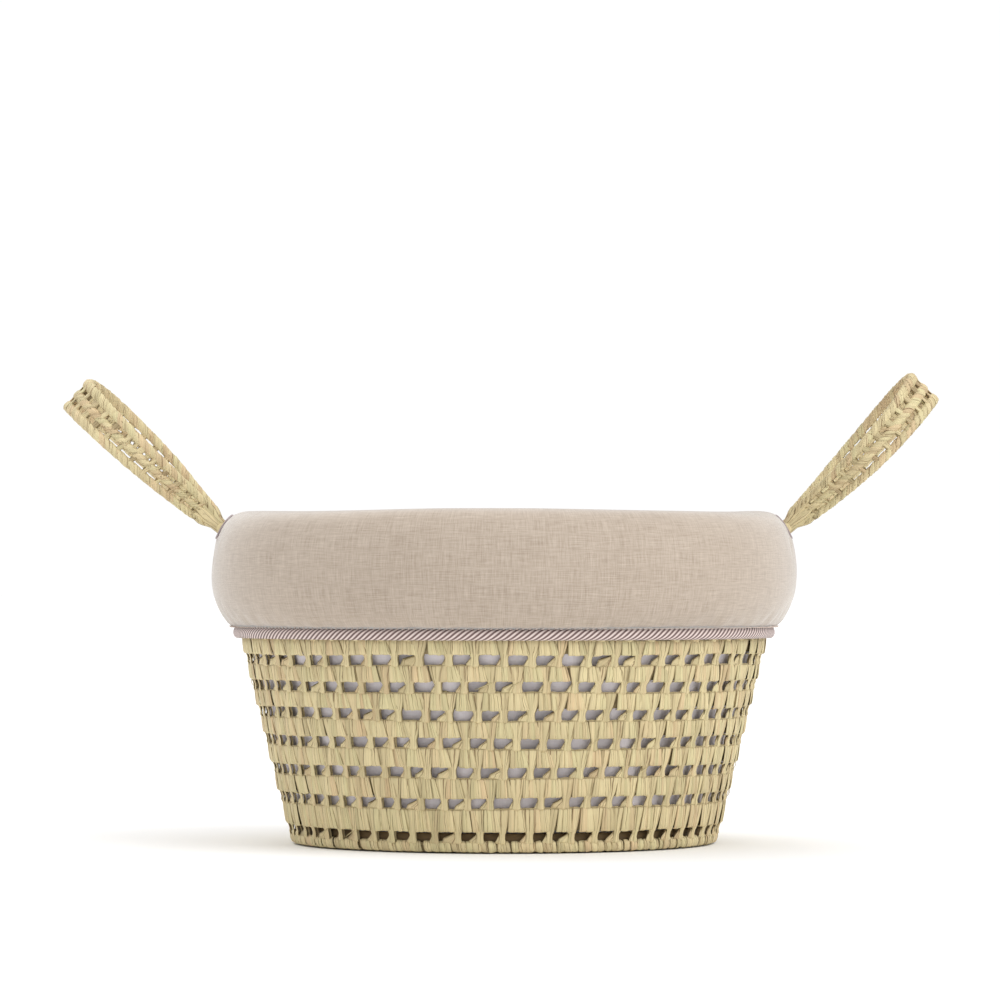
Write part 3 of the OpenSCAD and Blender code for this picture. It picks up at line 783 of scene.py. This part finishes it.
class BASKET_OT_weave_foot(Operator):
    """Wrap the foot coil under the lowest open row"""
    bl_idname = "basket.weave_foot"
    bl_label = "Weave foot"

    def execute(self, context):
        s = sizes()
        rng = random_for("foot_weave")
        n = s.foot_wraps
        high = BOX["foot_coil"][1][2]
        leaves = Leaves()
        out = np.array([-0.0040, -0.0024, -0.0011, -0.0006, -0.0009, -0.0022, -0.0042])
        level = np.array([0.93, 1.0, 0.82, 0.5, 0.24, 0.15, 0.17])
        spacing = LINKS / n
        for m in (0, 1):
            angle = (np.arange(n) + rng.normal(0, 0.07, n)) * 2 * math.pi / n
            t = np.linspace(0, 1, 7)[None]
            shift = (m - 0.5) * 0.46 * spacing + (t - 0.5) * (0.16 + rng.normal(0, 0.05, n)[:, None])
            half = spacing * 0.30 * rng.uniform(0.85, 1.15, n)[:, None] * (0.8 + 0.25 * np.sin(math.pi * t))
            stray = rng.normal(0, 0.0002, n)[:, None]
            height = np.broadcast_to(high * level, shift.shape)
            wall_leaf(leaves, angle, shift, out[None] + stray, height, half,
                      s.leaf_crown * 0.9, s.leaf_thick, leaf_tones(rng, n, 0.06), rng.normal(0, 0.12, n))
        # core behind the wraps, darkened as painted shade
        z = np.array([0.0009, high - 0.0007])
        r = wall_radius(z)
        leaves.core(shell_ring(r - BAND_T, r - 0.0022, z[0], z[1]), 0.6)
        leaf = leaf_material("palm leaf, foot", hue_shift=-0.03)
        dress(leaves.make("foot_weave"), leaf, nodes=["foot_coil"])
        return {"FINISHED"}


class BASKET_OT_weave_base(Operator):
    """Wrap the coils of the round base, seen from below"""
    bl_idname = "basket.weave_base"
    bl_label = "Weave base"

    def execute(self, context):
        s = sizes()
        rng = random_for("base_weave")
        leaves = Leaves()
        inner = 0.0
        high = BOX["base_button"][1][2]
        for number, node in enumerate(BASE_RINGS):
            outer = BOX[node][1][0]
            wraps = max(8, round(math.pi * (inner + outer) / s.wrap_width))
            coils = 1 if number == 0 else 2
            for c in range(coils):
                a = inner + (outer - inner) * c / coils
                b = inner + (outer - inner) * (c + 1) / coils
                t = np.array([0.02, 0.10, 0.30, 0.55, 0.80, 0.92, 0.985])
                z = np.array([0.0036, 0.0021, 0.00135, 0.0012, 0.00135, 0.0021, 0.0036])
                at = (np.arange(wraps) + 0.5 * (number + c) + rng.normal(0, 0.06, wraps)) * 2 * math.pi / wraps
                lean = (0.35 if c % 2 else -0.35) + rng.normal(0, 0.08, wraps)
                turn = at[:, None] + lean[:, None] * (t - 0.5) * 2 * math.pi / wraps
                radius = np.broadcast_to(a + (b - a) * t, turn.shape)
                height = np.broadcast_to(z, turn.shape) + rng.uniform(0, 0.0004, wraps)[:, None]
                run_r, run_z = np.gradient(radius, axis=1), np.gradient(height, axis=1)
                size = np.hypot(run_r, run_z)
                normal = round_ring(run_z / size, -run_r / size, turn)
                half = radius * math.pi / wraps * 1.06 * rng.uniform(0.9, 1.1, wraps)[:, None]
                leaves.add(round_ring(radius, height, turn), normal, half, s.leaf_crown * 0.7, s.leaf_thick,
                           leaf_tones(rng, wraps, 0.04), rng.normal(0, 0.06, wraps))
                # core under each coil's wraps, darkened as painted shade
                low_in = max(a + 0.0004, 0.0005)
                heart = shell_ring((low_in, low_in), (b - 0.0004, b - 0.0004), 0.0024, high - 0.0002, 96)
                leaves.core(heart, 0.45)
            inner = outer
        # the base's last coil, turned up inside the wall behind the lowest open row, coloured near the crevice colour
        # as painted shade at the wall's foot
        z = np.array([0.0012, 0.0128])
        r = wall_radius(z)
        leaves.core(shell_ring(r - 0.0092, r - 0.0060, z[0], z[1]), 0.85)
        leaf = leaf_material("palm leaf, base", hue_shift=0.03)
        dress(leaves.make("base_weave"), leaf, nodes=BASE_RINGS)
        return {"FINISHED"}


# ---- liner and padded cover ----

ROLL_OUT, ROLL_IN, ROLL_RISE, ROLL_FALL, ROLL_POWER = 0.024, 0.018, 0.041, 0.043, 2.4
HEM_ANGLE, SEAM_ANGLE, SLOT_ANGLE = math.radians(-62.5), math.radians(265), math.radians(44)
SLOT_HALF, SLOT_MARGIN, SLOT_RAISE, SLOT_Y = 0.0085, 0.0018, 0.0015, 0.0193
COVER_R, LINER_R = 0.19, 0.16
CROWN_R = BOX["cover_cloth"][1][0] - ROLL_OUT
WIDEST_Z = BOX["cover_cloth"][1][2] - ROLL_RISE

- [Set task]
Return the whole listing exactly, with every line included.

- [In response]
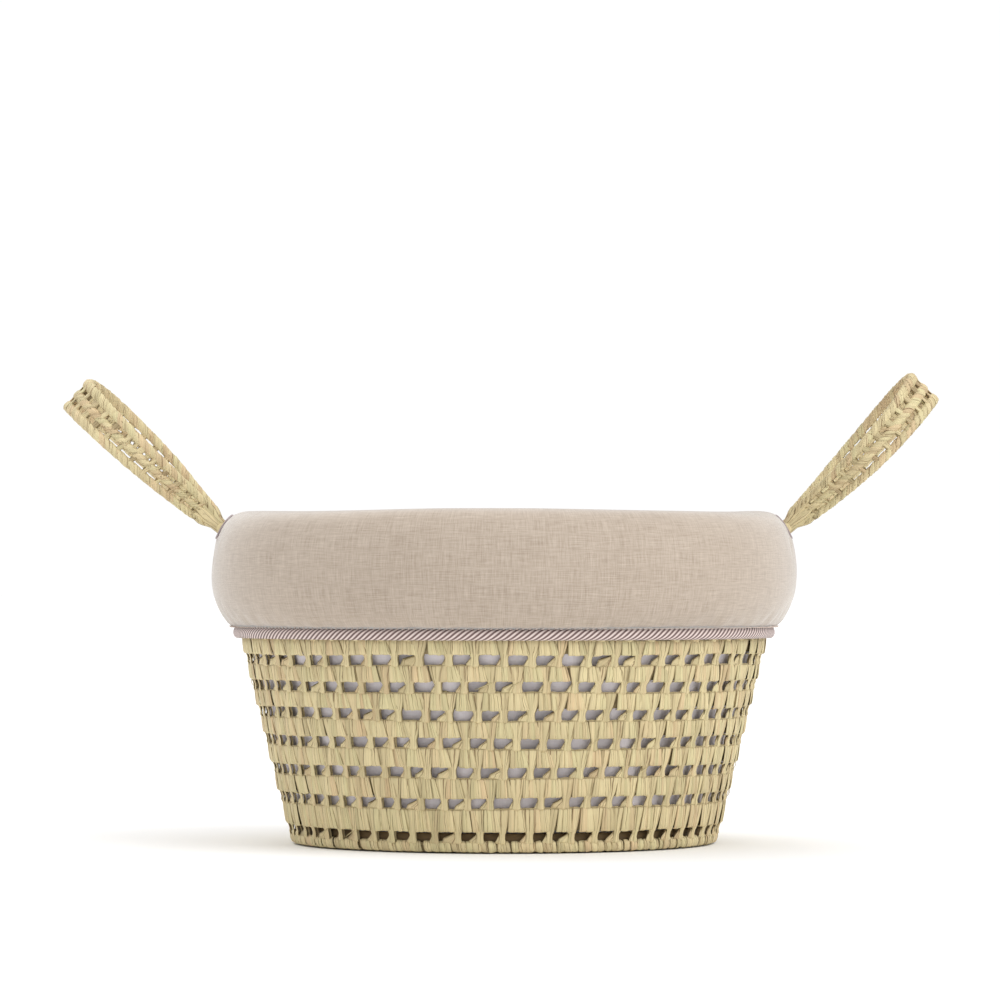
Write part 3 of the OpenSCAD and Blender code for this picture. It picks up at line 783 of scene.py. This part finishes it.
class BASKET_OT_weave_foot(Operator):
    """Wrap the foot coil under the lowest open row"""
    bl_idname = "basket.weave_foot"
    bl_label = "Weave foot"

    def execute(self, context):
        s = sizes()
        rng = random_for("foot_weave")
        n = s.foot_wraps
        high = BOX["foot_coil"][1][2]
        leaves = Leaves()
        out = np.array([-0.0040, -0.0024, -0.0011, -0.0006, -0.0009, -0.0022, -0.0042])
        level = np.array([0.93, 1.0, 0.82, 0.5, 0.24, 0.15, 0.17])
        spacing = LINKS / n
        for m in (0, 1):
            angle = (np.arange(n) + rng.normal(0, 0.07, n)) * 2 * math.pi / n
            t = np.linspace(0, 1, 7)[None]
            shift = (m - 0.5) * 0.46 * spacing + (t - 0.5) * (0.16 + rng.normal(0, 0.05, n)[:, None])
            half = spacing * 0.30 * rng.uniform(0.85, 1.15, n)[:, None] * (0.8 + 0.25 * np.sin(math.pi * t))
            stray = rng.normal(0, 0.0002, n)[:, None]
            height = np.broadcast_to(high * level, shift.shape)
            wall_leaf(leaves, angle, shift, out[None] + stray, height, half,
                      s.leaf_crown * 0.9, s.leaf_thick, leaf_tones(rng, n, 0.06), rng.normal(0, 0.12, n))
        # core behind the wraps, darkened as painted shade
        z = np.array([0.0009, high - 0.0007])
        r = wall_radius(z)
        leaves.core(shell_ring(r - BAND_T, r - 0.0022, z[0], z[1]), 0.6)
        leaf = leaf_material("palm leaf, foot", hue_shift=-0.03)
        dress(leaves.make("foot_weave"), leaf, nodes=["foot_coil"])
        return {"FINISHED"}


class BASKET_OT_weave_base(Operator):
    """Wrap the coils of the round base, seen from below"""
    bl_idname = "basket.weave_base"
    bl_label = "Weave base"

    def execute(self, context):
        s = sizes()
        rng = random_for("base_weave")
        leaves = Leaves()
        inner = 0.0
        high = BOX["base_button"][1][2]
        for number, node in enumerate(BASE_RINGS):
            outer = BOX[node][1][0]
            wraps = max(8, round(math.pi * (inner + outer) / s.wrap_width))
            coils = 1 if number == 0 else 2
            for c in range(coils):
                a = inner + (outer - inner) * c / coils
                b = inner + (outer - inner) * (c + 1) / coils
                t = np.array([0.02, 0.10, 0.30, 0.55, 0.80, 0.92, 0.985])
                z = np.array([0.0036, 0.0021, 0.00135, 0.0012, 0.00135, 0.0021, 0.0036])
                at = (np.arange(wraps) + 0.5 * (number + c) + rng.normal(0, 0.06, wraps)) * 2 * math.pi / wraps
                lean = (0.35 if c % 2 else -0.35) + rng.normal(0, 0.08, wraps)
                turn = at[:, None] + lean[:, None] * (t - 0.5) * 2 * math.pi / wraps
                radius = np.broadcast_to(a + (b - a) * t, turn.shape)
                height = np.broadcast_to(z, turn.shape) + rng.uniform(0, 0.0004, wraps)[:, None]
                run_r, run_z = np.gradient(radius, axis=1), np.gradient(height, axis=1)
                size = np.hypot(run_r, run_z)
                normal = round_ring(run_z / size, -run_r / size, turn)
                half = radius * math.pi / wraps * 1.06 * rng.uniform(0.9, 1.1, wraps)[:, None]
                leaves.add(round_ring(radius, height, turn), normal, half, s.leaf_crown * 0.7, s.leaf_thick,
                           leaf_tones(rng, wraps, 0.04), rng.normal(0, 0.06, wraps))
                # core under each coil's wraps, darkened as painted shade
                low_in = max(a + 0.0004, 0.0005)
                heart = shell_ring((low_in, low_in), (b - 0.0004, b - 0.0004), 0.0024, high - 0.0002, 96)
                leaves.core(heart, 0.45)
            inner = outer
        # the base's last coil, turned up inside the wall behind the lowest open row, coloured near the crevice colour
        # as painted shade at the wall's foot
        z = np.array([0.0012, 0.0128])
        r = wall_radius(z)
        leaves.core(shell_ring(r - 0.0092, r - 0.0060, z[0], z[1]), 0.85)
        leaf = leaf_material("palm leaf, base", hue_shift=0.03)
        dress(leaves.make("base_weave"), leaf, nodes=BASE_RINGS)
        return {"FINISHED"}


# ---- liner and padded cover ----

ROLL_OUT, ROLL_IN, ROLL_RISE, ROLL_FALL, ROLL_POWER = 0.024, 0.018, 0.041, 0.043, 2.4
HEM_ANGLE, SEAM_ANGLE, SLOT_ANGLE = math.radians(-62.5), math.radians(265), math.radians(44)
SLOT_HALF, SLOT_MARGIN, SLOT_RAISE, SLOT_Y = 0.0085, 0.0018, 0.0015, 0.0193
COVER_R, LINER_R = 0.19, 0.16
CROWN_R = BOX["cover_cloth"][1][0] - ROLL_OUT
WIDEST_Z = BOX["cover_cloth"][1][2] - ROLL_RISE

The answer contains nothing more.